Running etcd in memory

This is an RPM for running etcd in memory for a kubeadm kubernetes install. It solves the issue that in a home setup, your disks will make quite some noise because of etcd. See also the post where this was described.

This RPM has been tested on Centos Stream 8 with kubelet 1.24.10. It will probably/hopefully work on other RHEL-like systems as well.

Disclaimer

This is provided as an example and you can use at it your own risk. As an administrator you are responsible at all times for the health of your kubernetes cluster and all the data. Make sure that you have backups and can restore from backup in case of problems, or try it out on a less critical cluster.

Requirements

The cluster must be using containerd as the container runtime and etcd must be running as a pod in the kubernetes cluster such as with a kubeadm cluster setup.

Other container runtimes

There is a docker script in the RPM that uses nerdctl to adapt to containerd. It is possible to adapt this setup to another container runtime by replacing the docker script with another implementation. Currently, only containerd is supported.

Building the RPM

Build the RPM using maven and install it on your controller node using yum/dnf. This will provide the following:

backups of etcd in 15 minute intervals in the /var/lib/wamblee/etcd directory. This will also preserve a number of older backups.
prior to shutdown of the kubelet service, an additional backup is taken.
prior to startup of the kubelet a restore is done.

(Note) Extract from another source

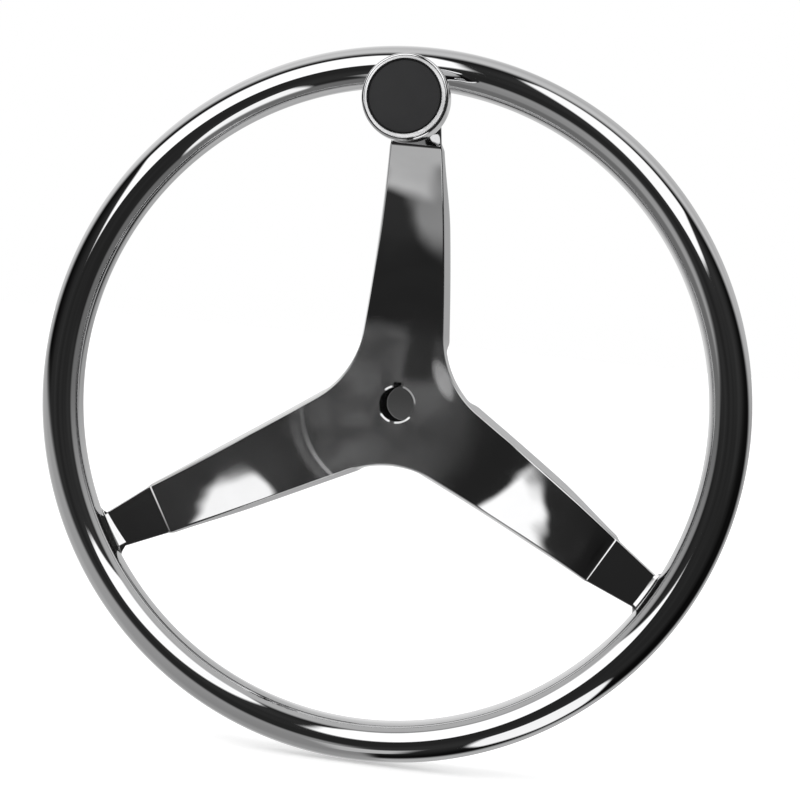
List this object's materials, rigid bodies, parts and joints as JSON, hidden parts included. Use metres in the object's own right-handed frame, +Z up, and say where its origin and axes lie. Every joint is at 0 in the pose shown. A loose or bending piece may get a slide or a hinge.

In a production setup you would add a distribution management section to the pom.xml and configure the maven release plugin to deploy to a repository (e.g. nexus).

Setup

After installing the RPM, wait until the first backups are appearing. In the next step, drain the controller node and stop the kubelet.

kubectl drain NODENAME --ignore-daemonsets
systemctl stop kubelet

Then stop all running containers on the controller node:

/opt/wamblee/etcd/bin/docker  ps | 
awk 'NR > 1 { print $1}'  | 
xargs /opt/wamblee/etcd/bin/docker  stop

After the above steps, all services in your cluster should still be running.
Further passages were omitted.